To answer the question if you count slavery as torture I would say yes. Answer to that is below. Read all the details in the link to find how torturous.

@janbb Your quote seemed to imply that many of the Irish “left”. OK, so where did they go? Talk about sanitizing history! This takes it to a whole new level!

The Irish slave trade began when James II sold 30,000 Irish prisoners as slaves to the New World. His Proclamation of 1625 required Irish political prisoners be sent overseas and sold to English settlers in the West Indies. By the mid 1600s, the Irish were the main slaves sold to Antigua and Montserrat. At that time, 70% of the total population of Montserrat were Irish slaves.

Ireland quickly became the biggest source of human livestock for English merchants. The majority of the early slaves to the New World were actually white.

From 1641 to 1652, over 500,000 Irish were killed by the English and another 300,000 were sold as slaves. Ireland’s population fell from about 1,500,000 to 600,000 in one single decade. Families were ripped apart as the British did not allow Irish dads to take their wives and children with them across the Atlantic. This led to a helpless population of homeless women and children. Britain’s solution was to auction them off as well.

During the 1650s, over 100,000 Irish children between the ages of 10 and 14 were taken from their parents and sold as slaves in the West Indies, Virginia and New England. In this decade, 52,000 Irish (mostly women and children) were sold to Barbados and Virginia. Another 30,000 Irish men and women were also transported and sold to the highest bidder. In 1656, Cromwell ordered that 2000 Irish children be taken to Jamaica and sold as slaves to English settlers.

Later on the link says that Black slaves were much more expensive than Irish slaves- so much so that they were likely treated better than their Irish counterparts.

African slaves were very expensive during the late 1600s (50 Sterling). Irish slaves came cheap (no more than 5 Sterling). If a planter whipped or branded or beat an Irish slave to death, it was never a crime. A death was a monetary setback, but far cheaper than killing a more expensive African.

Keep in mind this is all English slave trade. slaveowners eventually hit on the idea of “breeding” bi-racial slaves, which created a lighter skin tone which apparently was preferred.

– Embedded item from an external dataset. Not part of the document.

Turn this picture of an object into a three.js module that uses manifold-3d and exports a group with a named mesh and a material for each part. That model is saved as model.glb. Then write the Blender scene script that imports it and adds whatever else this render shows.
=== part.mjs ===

This practice of interbreeding Irish females with African men went on for several decades and was so widespread that, in 1681, legislation was passed “forbidding the practice of mating Irish slave women to African slave men for the purpose of producing slaves for sale.” In short, it was stopped only because it interfered with the profits of a large slave transport company.

https://www.africaresource.com/rasta/sesostris-the-great-the-egyptian-hercules/the-irish-slave-trade-forgotten-white-slaves/

OK I’m going to go throw up now.

snowberry's avatar

OK, doing more research, I realize that James 2, Charles 1 and Oliver Cromwell lived about the same time. I’m confused as to who was in charge at the time of the English slave trade.

When I searched initially using “Oliver Cromwell and torture” that link came up. My eyes are starting to blur at this point.

janbb's avatar

@snowberry The two quotes aren’t contradictory. The quote from Wikipedia clearly states that the English under Cromwell tortured and massacred the Irish. Oliver Cromwell succeeded James 1 at the end of the English Civil War. Cromwell’s rule was only for five years. It seems like the Irish being sold into slavery went on throughout a longer period and probably under Cromwell as well.

lenacooper's avatar

Cromwell was directly responsible for the deaths of 40000 Irish people, 3500 in the city of Drogheda alone. He forced some people to head west to Connaught where the land was the worst( to hell or to Connaught) A famine was caused of The crops and the live stock destroyed. Widows, orphans and sometimes priests were sent to sugar plantations. Because of this the Irish population dropped by 500000.